MARTIN: Do you think that's true?
WEISS: There's, I think, a very serious issue that the president of the United States has to face up to - and he's been clear about this since the beginning of the war - which is we don't want this to escalate into a direct U.S.-Russia military confrontation. And we're seeing that, you know, Russia has options. There's been a campaign of sabotage attacks across Europe. The CIA director, Bill Burns, was talking about that just over the past weekend. So the president of the United States wants to move carefully and judiciously. The Ukrainians are in a genocidal war against a brutal invader, and I can understand why they're frustrated. And I can understand why, you know, they want everything yesterday.
MARTIN: Talk about the targets that Ukraine has struck inside Russia in recent weeks. Have those attacks shifted the war's dynamics in any way?
WEISS: So there's - it's a complicated battlefield, and given that it's a war, it's very unpredictable and very dynamic. About a month ago, the Ukrainians launched a surprise attack inside Russia itself that clearly took the Russians off guard. It was intended to pull Russian forces away from their main center of activity right now, which is in the Donbas region, and the Russians don't seem to have taken the bait. They're continuing to press on to a couple of strategically important objectives in the Donbas region, and that's going to be potentially very punishing for the Ukrainians. More broadly, the Ukrainians have started to conduct attacks against Russian critical infrastructure and against oil and gas targets. They're trying to throw as much sort of unpredictable and audacious stuff at the Russians and to make Vladimir Putin change his strategic calculus about the war. So far, that hasn't happened, unfortunately.
MARTIN: So before we let you go, I mean, this does seem to be kind of a race against time here. The Russian president's playbook seems to be that eventually, the U.S. is going to lose interest in Ukraine. Do you think that that's true?

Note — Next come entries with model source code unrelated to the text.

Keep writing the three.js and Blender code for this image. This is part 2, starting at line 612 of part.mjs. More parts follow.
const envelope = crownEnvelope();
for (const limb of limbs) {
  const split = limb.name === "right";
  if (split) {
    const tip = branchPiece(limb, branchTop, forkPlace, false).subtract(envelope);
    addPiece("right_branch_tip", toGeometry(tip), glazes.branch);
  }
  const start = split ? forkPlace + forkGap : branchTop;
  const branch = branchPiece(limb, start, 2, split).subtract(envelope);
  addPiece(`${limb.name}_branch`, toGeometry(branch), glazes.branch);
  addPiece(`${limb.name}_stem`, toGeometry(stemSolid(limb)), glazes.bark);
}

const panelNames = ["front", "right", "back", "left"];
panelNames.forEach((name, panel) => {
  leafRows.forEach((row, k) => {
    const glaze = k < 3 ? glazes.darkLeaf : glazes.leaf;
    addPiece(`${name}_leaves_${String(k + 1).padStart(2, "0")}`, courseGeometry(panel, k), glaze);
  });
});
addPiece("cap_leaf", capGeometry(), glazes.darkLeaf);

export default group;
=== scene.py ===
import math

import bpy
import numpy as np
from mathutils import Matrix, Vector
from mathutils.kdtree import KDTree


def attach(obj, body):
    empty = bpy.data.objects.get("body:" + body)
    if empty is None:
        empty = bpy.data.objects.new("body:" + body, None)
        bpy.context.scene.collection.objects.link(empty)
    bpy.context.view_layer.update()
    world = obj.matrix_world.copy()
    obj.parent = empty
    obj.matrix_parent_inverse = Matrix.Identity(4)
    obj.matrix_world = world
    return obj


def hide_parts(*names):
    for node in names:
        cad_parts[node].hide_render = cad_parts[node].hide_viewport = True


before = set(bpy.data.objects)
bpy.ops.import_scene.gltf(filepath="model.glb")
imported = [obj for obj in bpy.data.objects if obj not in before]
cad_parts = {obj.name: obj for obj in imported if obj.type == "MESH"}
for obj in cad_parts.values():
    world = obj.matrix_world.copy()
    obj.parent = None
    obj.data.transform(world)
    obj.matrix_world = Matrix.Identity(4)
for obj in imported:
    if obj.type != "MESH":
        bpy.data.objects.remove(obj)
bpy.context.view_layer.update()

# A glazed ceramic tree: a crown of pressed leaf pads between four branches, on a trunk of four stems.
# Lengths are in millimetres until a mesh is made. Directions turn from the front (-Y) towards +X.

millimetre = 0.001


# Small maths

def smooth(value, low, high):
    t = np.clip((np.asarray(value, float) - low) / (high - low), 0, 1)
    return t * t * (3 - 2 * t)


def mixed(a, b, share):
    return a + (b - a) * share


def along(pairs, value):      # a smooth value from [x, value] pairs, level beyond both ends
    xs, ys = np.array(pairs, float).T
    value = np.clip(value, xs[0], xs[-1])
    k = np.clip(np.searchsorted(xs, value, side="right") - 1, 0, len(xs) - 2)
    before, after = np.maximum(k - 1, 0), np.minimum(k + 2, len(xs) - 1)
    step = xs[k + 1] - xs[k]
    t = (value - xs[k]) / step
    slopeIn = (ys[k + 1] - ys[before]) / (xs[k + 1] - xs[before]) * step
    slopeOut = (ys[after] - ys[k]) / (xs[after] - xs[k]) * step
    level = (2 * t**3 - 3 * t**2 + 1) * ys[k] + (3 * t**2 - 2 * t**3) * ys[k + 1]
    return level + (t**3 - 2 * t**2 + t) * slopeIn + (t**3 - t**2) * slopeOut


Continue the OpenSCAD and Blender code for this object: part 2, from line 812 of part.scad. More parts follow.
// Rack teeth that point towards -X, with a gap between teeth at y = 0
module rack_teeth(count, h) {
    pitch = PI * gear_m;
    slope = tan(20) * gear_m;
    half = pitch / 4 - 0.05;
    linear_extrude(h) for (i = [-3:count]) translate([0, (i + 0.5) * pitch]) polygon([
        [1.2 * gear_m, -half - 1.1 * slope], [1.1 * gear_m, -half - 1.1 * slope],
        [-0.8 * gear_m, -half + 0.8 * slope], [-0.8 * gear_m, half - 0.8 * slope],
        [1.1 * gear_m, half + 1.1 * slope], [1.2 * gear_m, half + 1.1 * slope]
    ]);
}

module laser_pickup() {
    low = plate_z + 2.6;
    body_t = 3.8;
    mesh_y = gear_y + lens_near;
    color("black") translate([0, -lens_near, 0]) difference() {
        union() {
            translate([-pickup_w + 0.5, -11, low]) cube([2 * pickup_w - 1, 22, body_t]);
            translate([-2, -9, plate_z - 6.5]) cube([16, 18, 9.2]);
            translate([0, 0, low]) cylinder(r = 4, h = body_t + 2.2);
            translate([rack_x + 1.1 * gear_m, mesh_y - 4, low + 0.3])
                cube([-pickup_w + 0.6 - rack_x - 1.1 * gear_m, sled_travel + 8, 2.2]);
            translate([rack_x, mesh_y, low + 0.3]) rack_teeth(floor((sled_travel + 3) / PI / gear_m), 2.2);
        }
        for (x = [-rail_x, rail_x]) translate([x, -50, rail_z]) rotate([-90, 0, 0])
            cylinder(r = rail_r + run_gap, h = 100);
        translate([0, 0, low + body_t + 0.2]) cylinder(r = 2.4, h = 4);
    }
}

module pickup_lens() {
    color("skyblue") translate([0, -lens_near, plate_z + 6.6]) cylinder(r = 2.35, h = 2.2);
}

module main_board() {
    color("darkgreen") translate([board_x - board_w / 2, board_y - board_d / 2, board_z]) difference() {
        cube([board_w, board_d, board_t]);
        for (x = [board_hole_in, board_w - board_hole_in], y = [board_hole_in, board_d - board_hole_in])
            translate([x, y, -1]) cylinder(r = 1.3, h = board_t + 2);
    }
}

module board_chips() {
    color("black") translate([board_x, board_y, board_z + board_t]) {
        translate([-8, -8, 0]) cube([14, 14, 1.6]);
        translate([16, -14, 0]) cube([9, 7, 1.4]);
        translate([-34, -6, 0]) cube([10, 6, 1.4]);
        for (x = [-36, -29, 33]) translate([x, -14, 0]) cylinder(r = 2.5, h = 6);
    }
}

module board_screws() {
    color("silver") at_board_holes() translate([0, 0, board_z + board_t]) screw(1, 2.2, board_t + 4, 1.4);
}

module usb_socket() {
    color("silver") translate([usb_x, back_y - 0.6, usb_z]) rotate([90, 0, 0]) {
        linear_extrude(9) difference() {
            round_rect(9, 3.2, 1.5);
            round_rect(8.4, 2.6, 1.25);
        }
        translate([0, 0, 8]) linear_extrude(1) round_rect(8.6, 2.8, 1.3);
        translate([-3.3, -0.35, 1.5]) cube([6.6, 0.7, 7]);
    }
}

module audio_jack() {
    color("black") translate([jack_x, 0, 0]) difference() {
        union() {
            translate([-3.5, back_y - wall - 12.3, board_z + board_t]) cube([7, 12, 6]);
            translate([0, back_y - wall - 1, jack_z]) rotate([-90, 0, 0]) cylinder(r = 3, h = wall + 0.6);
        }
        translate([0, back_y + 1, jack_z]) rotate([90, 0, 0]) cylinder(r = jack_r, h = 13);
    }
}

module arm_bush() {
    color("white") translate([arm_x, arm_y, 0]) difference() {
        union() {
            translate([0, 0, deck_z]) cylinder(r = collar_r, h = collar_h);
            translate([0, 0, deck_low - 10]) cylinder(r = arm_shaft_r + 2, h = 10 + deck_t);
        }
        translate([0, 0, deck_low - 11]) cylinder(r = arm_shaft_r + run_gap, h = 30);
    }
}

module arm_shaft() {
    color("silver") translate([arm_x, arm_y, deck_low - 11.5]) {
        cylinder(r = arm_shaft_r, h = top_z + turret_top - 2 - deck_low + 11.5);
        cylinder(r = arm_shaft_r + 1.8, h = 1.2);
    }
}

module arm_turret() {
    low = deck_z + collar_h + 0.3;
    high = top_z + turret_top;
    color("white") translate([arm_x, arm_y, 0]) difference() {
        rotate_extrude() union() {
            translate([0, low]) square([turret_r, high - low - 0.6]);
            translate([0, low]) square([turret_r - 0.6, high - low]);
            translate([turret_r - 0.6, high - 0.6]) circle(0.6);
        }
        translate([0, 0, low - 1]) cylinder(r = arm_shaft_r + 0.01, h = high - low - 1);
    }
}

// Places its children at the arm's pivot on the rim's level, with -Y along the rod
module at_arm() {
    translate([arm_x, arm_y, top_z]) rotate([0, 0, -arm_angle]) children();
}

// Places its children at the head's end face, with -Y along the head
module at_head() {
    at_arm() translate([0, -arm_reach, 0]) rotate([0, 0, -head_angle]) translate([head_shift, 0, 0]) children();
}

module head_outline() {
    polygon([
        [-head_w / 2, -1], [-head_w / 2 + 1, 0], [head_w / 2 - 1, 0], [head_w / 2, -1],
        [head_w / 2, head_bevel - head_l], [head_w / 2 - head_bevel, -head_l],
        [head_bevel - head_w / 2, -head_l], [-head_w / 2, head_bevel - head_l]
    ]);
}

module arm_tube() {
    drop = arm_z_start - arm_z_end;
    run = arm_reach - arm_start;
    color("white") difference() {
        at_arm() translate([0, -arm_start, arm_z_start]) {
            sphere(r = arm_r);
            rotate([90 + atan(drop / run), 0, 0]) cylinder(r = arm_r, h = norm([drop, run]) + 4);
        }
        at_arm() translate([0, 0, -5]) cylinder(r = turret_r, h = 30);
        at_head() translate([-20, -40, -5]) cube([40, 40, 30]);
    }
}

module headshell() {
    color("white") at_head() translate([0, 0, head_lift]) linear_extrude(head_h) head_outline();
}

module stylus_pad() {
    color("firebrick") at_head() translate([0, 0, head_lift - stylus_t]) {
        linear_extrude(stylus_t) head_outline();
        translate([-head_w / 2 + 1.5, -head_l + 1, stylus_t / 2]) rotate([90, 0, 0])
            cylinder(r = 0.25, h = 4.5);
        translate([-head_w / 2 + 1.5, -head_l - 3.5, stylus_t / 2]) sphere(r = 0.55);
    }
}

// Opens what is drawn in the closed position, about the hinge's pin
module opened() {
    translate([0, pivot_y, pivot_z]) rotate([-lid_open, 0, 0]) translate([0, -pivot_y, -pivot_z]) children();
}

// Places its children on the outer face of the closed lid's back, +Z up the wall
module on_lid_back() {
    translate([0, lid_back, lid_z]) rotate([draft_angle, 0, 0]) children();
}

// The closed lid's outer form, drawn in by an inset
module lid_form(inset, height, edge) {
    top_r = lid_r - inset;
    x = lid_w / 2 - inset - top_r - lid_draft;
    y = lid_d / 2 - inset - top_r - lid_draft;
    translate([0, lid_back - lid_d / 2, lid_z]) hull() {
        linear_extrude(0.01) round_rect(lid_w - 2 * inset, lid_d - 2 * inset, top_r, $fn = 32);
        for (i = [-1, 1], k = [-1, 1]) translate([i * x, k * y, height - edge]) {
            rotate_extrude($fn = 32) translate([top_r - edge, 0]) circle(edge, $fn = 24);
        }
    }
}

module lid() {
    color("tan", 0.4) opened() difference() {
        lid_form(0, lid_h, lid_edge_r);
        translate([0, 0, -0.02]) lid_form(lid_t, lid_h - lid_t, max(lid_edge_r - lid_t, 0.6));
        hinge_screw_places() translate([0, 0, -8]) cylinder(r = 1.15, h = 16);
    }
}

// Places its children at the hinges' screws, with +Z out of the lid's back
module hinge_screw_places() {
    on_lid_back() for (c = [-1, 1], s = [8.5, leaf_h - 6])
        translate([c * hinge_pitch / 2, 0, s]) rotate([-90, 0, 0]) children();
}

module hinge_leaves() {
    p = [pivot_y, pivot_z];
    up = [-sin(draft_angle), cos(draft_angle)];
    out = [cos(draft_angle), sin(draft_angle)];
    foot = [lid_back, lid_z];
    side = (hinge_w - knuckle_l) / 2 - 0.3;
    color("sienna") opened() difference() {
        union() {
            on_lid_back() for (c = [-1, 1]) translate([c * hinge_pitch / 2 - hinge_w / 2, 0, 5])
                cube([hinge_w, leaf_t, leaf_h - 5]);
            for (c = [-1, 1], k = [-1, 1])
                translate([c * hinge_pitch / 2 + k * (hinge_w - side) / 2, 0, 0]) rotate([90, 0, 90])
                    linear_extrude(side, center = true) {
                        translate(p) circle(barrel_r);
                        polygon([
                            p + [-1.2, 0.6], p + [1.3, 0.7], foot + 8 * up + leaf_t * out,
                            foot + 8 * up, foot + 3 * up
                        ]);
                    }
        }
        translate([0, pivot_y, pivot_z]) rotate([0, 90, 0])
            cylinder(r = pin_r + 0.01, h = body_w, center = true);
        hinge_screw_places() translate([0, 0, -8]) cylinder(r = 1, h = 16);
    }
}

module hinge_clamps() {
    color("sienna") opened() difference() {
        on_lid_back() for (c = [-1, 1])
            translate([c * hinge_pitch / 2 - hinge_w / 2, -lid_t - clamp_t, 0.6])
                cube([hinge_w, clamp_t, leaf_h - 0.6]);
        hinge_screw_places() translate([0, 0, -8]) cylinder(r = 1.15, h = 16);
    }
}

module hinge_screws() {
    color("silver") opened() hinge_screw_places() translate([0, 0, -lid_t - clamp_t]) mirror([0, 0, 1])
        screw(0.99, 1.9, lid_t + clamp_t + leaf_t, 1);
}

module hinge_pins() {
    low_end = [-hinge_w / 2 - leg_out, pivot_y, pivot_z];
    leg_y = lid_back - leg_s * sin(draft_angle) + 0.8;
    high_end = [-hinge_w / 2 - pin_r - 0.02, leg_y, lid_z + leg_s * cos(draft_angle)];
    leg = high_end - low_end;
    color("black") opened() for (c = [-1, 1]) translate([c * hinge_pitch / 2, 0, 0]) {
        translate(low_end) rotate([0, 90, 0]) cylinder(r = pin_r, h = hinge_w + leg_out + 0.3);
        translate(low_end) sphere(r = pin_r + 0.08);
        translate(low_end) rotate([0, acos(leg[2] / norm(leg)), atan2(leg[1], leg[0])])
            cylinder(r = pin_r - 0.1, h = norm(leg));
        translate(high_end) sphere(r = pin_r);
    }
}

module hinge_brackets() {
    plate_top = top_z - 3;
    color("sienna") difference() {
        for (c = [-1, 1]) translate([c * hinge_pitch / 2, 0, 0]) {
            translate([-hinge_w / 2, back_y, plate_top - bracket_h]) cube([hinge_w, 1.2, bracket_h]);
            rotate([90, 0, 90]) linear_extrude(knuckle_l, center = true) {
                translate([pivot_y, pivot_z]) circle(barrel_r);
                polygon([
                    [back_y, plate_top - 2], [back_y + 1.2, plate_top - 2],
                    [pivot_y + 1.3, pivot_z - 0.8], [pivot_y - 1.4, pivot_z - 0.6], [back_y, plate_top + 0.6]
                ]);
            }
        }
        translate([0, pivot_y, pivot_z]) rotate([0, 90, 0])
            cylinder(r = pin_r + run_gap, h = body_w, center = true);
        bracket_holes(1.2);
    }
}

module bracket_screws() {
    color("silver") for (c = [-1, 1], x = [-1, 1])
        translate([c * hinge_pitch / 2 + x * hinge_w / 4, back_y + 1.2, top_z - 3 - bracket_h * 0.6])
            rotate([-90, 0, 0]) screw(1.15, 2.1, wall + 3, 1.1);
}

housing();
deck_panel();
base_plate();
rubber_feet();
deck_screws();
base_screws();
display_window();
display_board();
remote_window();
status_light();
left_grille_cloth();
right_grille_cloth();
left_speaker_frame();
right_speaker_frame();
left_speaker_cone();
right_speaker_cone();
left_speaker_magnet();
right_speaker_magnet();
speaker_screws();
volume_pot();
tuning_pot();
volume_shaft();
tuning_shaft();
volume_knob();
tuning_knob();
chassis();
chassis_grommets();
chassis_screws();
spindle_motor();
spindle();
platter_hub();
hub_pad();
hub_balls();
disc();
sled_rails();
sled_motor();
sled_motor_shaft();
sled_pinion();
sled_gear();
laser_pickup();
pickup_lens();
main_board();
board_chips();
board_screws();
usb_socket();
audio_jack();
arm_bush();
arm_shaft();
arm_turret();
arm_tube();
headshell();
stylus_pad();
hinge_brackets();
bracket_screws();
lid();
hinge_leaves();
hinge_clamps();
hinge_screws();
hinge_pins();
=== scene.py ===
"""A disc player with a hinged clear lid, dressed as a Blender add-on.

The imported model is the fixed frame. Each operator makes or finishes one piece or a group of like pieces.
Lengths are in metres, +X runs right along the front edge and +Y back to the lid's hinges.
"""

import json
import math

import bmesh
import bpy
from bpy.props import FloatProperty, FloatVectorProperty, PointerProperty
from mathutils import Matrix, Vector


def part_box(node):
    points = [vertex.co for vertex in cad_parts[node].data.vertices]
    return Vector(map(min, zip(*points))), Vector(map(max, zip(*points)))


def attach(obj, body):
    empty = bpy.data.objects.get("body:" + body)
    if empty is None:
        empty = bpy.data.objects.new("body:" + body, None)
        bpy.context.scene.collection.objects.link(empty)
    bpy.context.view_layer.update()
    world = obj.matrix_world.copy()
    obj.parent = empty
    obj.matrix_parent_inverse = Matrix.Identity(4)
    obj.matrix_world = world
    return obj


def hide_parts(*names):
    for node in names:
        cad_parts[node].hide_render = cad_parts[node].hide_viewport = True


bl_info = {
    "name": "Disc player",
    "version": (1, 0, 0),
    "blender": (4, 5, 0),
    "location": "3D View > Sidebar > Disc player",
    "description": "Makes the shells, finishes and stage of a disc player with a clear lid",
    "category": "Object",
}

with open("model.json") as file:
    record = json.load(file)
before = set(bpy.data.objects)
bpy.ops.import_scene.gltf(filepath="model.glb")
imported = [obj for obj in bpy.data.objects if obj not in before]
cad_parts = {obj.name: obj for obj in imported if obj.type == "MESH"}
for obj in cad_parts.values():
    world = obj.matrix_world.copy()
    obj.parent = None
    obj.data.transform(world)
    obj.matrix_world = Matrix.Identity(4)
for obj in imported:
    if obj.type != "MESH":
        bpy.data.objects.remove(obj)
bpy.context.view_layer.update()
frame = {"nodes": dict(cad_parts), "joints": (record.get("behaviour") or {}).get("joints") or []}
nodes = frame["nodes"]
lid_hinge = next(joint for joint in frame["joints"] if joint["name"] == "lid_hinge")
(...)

WEISS: Well, we have a crucial election, obviously, in November, and people who watched the presidential debate this week saw that Donald Trump doesn't care about Ukraine. So Vladimir Putin's betting that, you know, he's got a decent chance of seeing Donald Trump back in the White House. And if Kamala Harris wins, the question is, how sustainable is the level of U.S. and European economic and military support for Ukraine?
MARTIN: OK.
WEISS: He's betting time is on his side.
MARTIN: All right. That is Andrew Weiss of the Carnegie Endowment for International Peace. Thank you so much.